In 2011, Alex Uphold was a single mother with no savings who wanted to be a business owner.
She had worked for five years at State Farm and wanted to be an agent when she applied to be a mentee with Woman To Woman Mentoring.
Uphold, now 31, lives in Thurmont and became a State Farm agent in 2015. “This was the biggest goal of my life,” she says.
She credits the mentoring program with helping put her on the right path—in business and in life. She has since gone on to mentor other women and now sits on the organization’s board.
When she first reached out to Woman To Woman Mentoring, Uphold says she wanted help with networking, work-life balance and becoming a business owner. Working with her mentor, Uphold developed skills to save money—enough to put toward starting her business—learned to say “no” sometimes and improved her networking skills.
She graduated from Frederick Community College in 2014 and became an agent the next year “This program really has something for everyone,” she says. “Everyone is struggling with something. And there is always someone who can help you with something.”

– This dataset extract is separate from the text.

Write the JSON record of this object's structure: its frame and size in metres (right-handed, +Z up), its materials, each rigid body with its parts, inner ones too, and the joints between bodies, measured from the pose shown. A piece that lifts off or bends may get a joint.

Woman to Woman Mentoring recently announced a new program, Mentoring Circles. The program is available for women outside of the age range for the traditional program, which is 18 to 35. The peer-facilitated group will include between 10 to 12 women, Hatosy-Stier says.
Unlike the traditional program, there is a $149 fee to participate, which covers six sessions.
The first group will began Mentoring Circles last month and the program will run through March. Hatosy-Stier says the program is designed for women in transition
and includes sessions with a licensed life coach.
“This will help women answer questions and really dive into what’s important to them and get support and put a plan in place,” she says.